WHAT TO DO
Please copy all the lines that follow, word for word.

DATA LINES
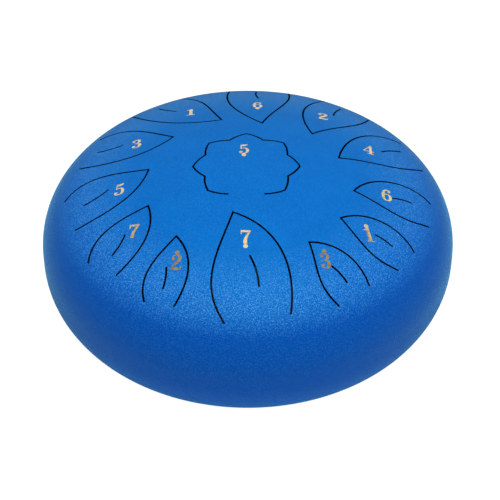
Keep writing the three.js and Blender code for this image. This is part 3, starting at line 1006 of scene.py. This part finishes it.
# %% The figures
FIGURES = {
    "1": [
        bar(0.2, 0.02, 0.38, 0.98),
        shape((0.38, 0.94), (0.38, 1), (0.32, 1), (0.06, 0.88), (0.06, 0.83), (0.22, 0.86)),
        bar(0.05, 0, 0.53, 0.05),
        shape((0.12, 0.04), (0.46, 0.04), (0.38, 0.11), (0.2, 0.11)),
    ],
    "2": [
        disc(0.13, 0.74, 0.09),
        stroke((0.06, 0.76), (0.06, 0.92), (0.16, 0.97), (0.27, 0.97), (0.025, 0.03, 0.03)),
        stroke((0.27, 0.97), (0.42, 0.97), (0.47, 0.86), (0.46, 0.74), (0.03, 0.07, 0.09)),
        stroke((0.46, 0.74), (0.45, 0.5), (0.14, 0.42), (0.07, 0.07), (0.09, 0.07, 0.035)),
        stroke((0.06, 0.07), (0.2, 0.16), (0.32, 0.03), (0.46, 0.07), (0.06, 0.075, 0.07)),
        stroke((0.45, 0.06), (0.53, 0.08), (0.55, 0.16), (0.56, 0.25), (0.06, 0.035, 0.02)),
    ],
    "3": [
        disc(0.13, 0.8, 0.085),
        stroke((0.06, 0.82), (0.08, 0.93), (0.17, 0.97), (0.26, 0.97), (0.025, 0.03, 0.03)),
        stroke((0.26, 0.97), (0.4, 0.97), (0.44, 0.87), (0.43, 0.76), (0.03, 0.065, 0.085)),
        stroke((0.43, 0.76), (0.43, 0.62), (0.34, 0.55), (0.19, 0.53), (0.085, 0.05, 0.03)),
        stroke((0.19, 0.53), (0.38, 0.54), (0.47, 0.43), (0.46, 0.28), (0.03, 0.065, 0.1)),
        stroke((0.46, 0.28), (0.45, 0.12), (0.38, 0.03), (0.25, 0.03), (0.1, 0.06, 0.03)),
        stroke((0.25, 0.03), (0.14, 0.03), (0.06, 0.09), (0.055, 0.2), (0.03, 0.03, 0.025)),
        disc(0.13, 0.2, 0.09),
    ],
    "4": [
        bar(0.34, 0.02, 0.48, 0.98),
        stroke((0.44, 0.97), (0.3, 0.76), (0.16, 0.5), (0.02, 0.31), (0.03, 0.025, 0.025)),
        bar(0, 0.27, 0.6, 0.33),
        bar(0.22, 0, 0.6, 0.05),
    ],
    "5": [
        stroke((0.13, 0.9), (0.24, 0.87), (0.36, 0.89), (0.5, 0.98), (0.07, 0.08, 0.025)),
        bar(0.11, 0.52, 0.17, 0.96),
        stroke((0.14, 0.53), (0.24, 0.66), (0.5, 0.63), (0.49, 0.33), (0.025, 0.045, 0.088)),
        stroke((0.49, 0.33), (0.48, 0.12), (0.38, 0.03), (0.25, 0.03), (0.088, 0.055, 0.03)),
        stroke((0.25, 0.03), (0.14, 0.03), (0.06, 0.08), (0.055, 0.19), (0.03, 0.03, 0.025)),
        disc(0.13, 0.19, 0.09),
    ],
    "6": [
        disc(0.43, 0.83, 0.08),
        stroke((0.5, 0.85), (0.47, 0.94), (0.4, 0.97), (0.33, 0.97), (0.025, 0.03, 0.03)),
        stroke((0.33, 0.97), (0.18, 0.96), (0.1, 0.74), (0.1, 0.42), (0.03, 0.06, 0.08)),
        stroke((0.1, 0.42), (0.1, 0.14), (0.18, 0.03), (0.3, 0.03), (0.08, 0.06, 0.03)),
        stroke((0.3, 0.03), (0.43, 0.03), (0.49, 0.13), (0.49, 0.3), (0.03, 0.06, 0.08)),
        stroke((0.49, 0.3), (0.49, 0.48), (0.43, 0.58), (0.31, 0.58), (0.08, 0.055, 0.03)),
        stroke((0.31, 0.58), (0.21, 0.58), (0.14, 0.5), (0.11, 0.4), (0.03, 0.03, 0.03)),
    ],
    "7": [
        stroke((0.07, 0.91), (0.22, 0.95), (0.36, 0.86), (0.54, 0.93), (0.05, 0.075, 0.055)),
        shape((0.04, 1), (0.04, 0.7), (0.08, 0.7), (0.13, 0.86), (0.11, 0.96), (0.08, 1)),
        stroke((0.53, 0.94), (0.42, 0.66), (0.25, 0.5), (0.27, 0.1), (0.04, 0.065, 0.1)),
        disc(0.27, 0.1, 0.1),
    ],
}
FIGURE_MIDDLE = Vector((0.29, 0.5))
print(f"{len(FIGURES)} figures, drawn with {sum(map(len, FIGURES.values()))} strokes")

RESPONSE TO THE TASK
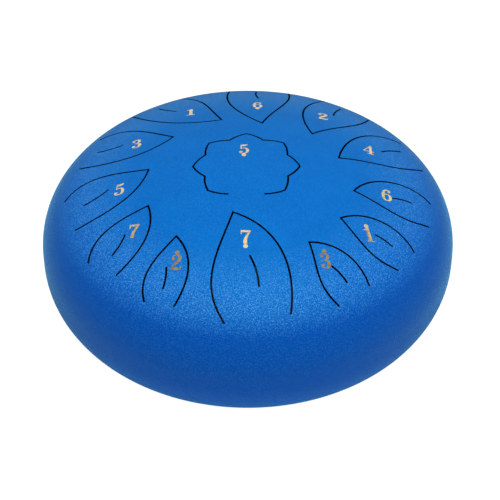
Keep writing the three.js and Blender code for this image. This is part 3, starting at line 1006 of scene.py. This part finishes it.
# %% The figures
FIGURES = {
    "1": [
        bar(0.2, 0.02, 0.38, 0.98),
        shape((0.38, 0.94), (0.38, 1), (0.32, 1), (0.06, 0.88), (0.06, 0.83), (0.22, 0.86)),
        bar(0.05, 0, 0.53, 0.05),
        shape((0.12, 0.04), (0.46, 0.04), (0.38, 0.11), (0.2, 0.11)),
    ],
    "2": [
        disc(0.13, 0.74, 0.09),
        stroke((0.06, 0.76), (0.06, 0.92), (0.16, 0.97), (0.27, 0.97), (0.025, 0.03, 0.03)),
        stroke((0.27, 0.97), (0.42, 0.97), (0.47, 0.86), (0.46, 0.74), (0.03, 0.07, 0.09)),
        stroke((0.46, 0.74), (0.45, 0.5), (0.14, 0.42), (0.07, 0.07), (0.09, 0.07, 0.035)),
        stroke((0.06, 0.07), (0.2, 0.16), (0.32, 0.03), (0.46, 0.07), (0.06, 0.075, 0.07)),
        stroke((0.45, 0.06), (0.53, 0.08), (0.55, 0.16), (0.56, 0.25), (0.06, 0.035, 0.02)),
    ],
    "3": [
        disc(0.13, 0.8, 0.085),
        stroke((0.06, 0.82), (0.08, 0.93), (0.17, 0.97), (0.26, 0.97), (0.025, 0.03, 0.03)),
        stroke((0.26, 0.97), (0.4, 0.97), (0.44, 0.87), (0.43, 0.76), (0.03, 0.065, 0.085)),
        stroke((0.43, 0.76), (0.43, 0.62), (0.34, 0.55), (0.19, 0.53), (0.085, 0.05, 0.03)),
        stroke((0.19, 0.53), (0.38, 0.54), (0.47, 0.43), (0.46, 0.28), (0.03, 0.065, 0.1)),
        stroke((0.46, 0.28), (0.45, 0.12), (0.38, 0.03), (0.25, 0.03), (0.1, 0.06, 0.03)),
        stroke((0.25, 0.03), (0.14, 0.03), (0.06, 0.09), (0.055, 0.2), (0.03, 0.03, 0.025)),
        disc(0.13, 0.2, 0.09),
    ],
    "4": [
        bar(0.34, 0.02, 0.48, 0.98),
        stroke((0.44, 0.97), (0.3, 0.76), (0.16, 0.5), (0.02, 0.31), (0.03, 0.025, 0.025)),
        bar(0, 0.27, 0.6, 0.33),
        bar(0.22, 0, 0.6, 0.05),
    ],
    "5": [
        stroke((0.13, 0.9), (0.24, 0.87), (0.36, 0.89), (0.5, 0.98), (0.07, 0.08, 0.025)),
        bar(0.11, 0.52, 0.17, 0.96),
        stroke((0.14, 0.53), (0.24, 0.66), (0.5, 0.63), (0.49, 0.33), (0.025, 0.045, 0.088)),
        stroke((0.49, 0.33), (0.48, 0.12), (0.38, 0.03), (0.25, 0.03), (0.088, 0.055, 0.03)),
        stroke((0.25, 0.03), (0.14, 0.03), (0.06, 0.08), (0.055, 0.19), (0.03, 0.03, 0.025)),
        disc(0.13, 0.19, 0.09),
    ],
    "6": [
        disc(0.43, 0.83, 0.08),
        stroke((0.5, 0.85), (0.47, 0.94), (0.4, 0.97), (0.33, 0.97), (0.025, 0.03, 0.03)),
        stroke((0.33, 0.97), (0.18, 0.96), (0.1, 0.74), (0.1, 0.42), (0.03, 0.06, 0.08)),
        stroke((0.1, 0.42), (0.1, 0.14), (0.18, 0.03), (0.3, 0.03), (0.08, 0.06, 0.03)),
        stroke((0.3, 0.03), (0.43, 0.03), (0.49, 0.13), (0.49, 0.3), (0.03, 0.06, 0.08)),
        stroke((0.49, 0.3), (0.49, 0.48), (0.43, 0.58), (0.31, 0.58), (0.08, 0.055, 0.03)),
        stroke((0.31, 0.58), (0.21, 0.58), (0.14, 0.5), (0.11, 0.4), (0.03, 0.03, 0.03)),
    ],
    "7": [
        stroke((0.07, 0.91), (0.22, 0.95), (0.36, 0.86), (0.54, 0.93), (0.05, 0.075, 0.055)),
        shape((0.04, 1), (0.04, 0.7), (0.08, 0.7), (0.13, 0.86), (0.11, 0.96), (0.08, 1)),
        stroke((0.53, 0.94), (0.42, 0.66), (0.25, 0.5), (0.27, 0.1), (0.04, 0.065, 0.1)),
        disc(0.27, 0.1, 0.1),
    ],
}
FIGURE_MIDDLE = Vector((0.29, 0.5))
print(f"{len(FIGURES)} figures, drawn with {sum(map(len, FIGURES.values()))} strokes")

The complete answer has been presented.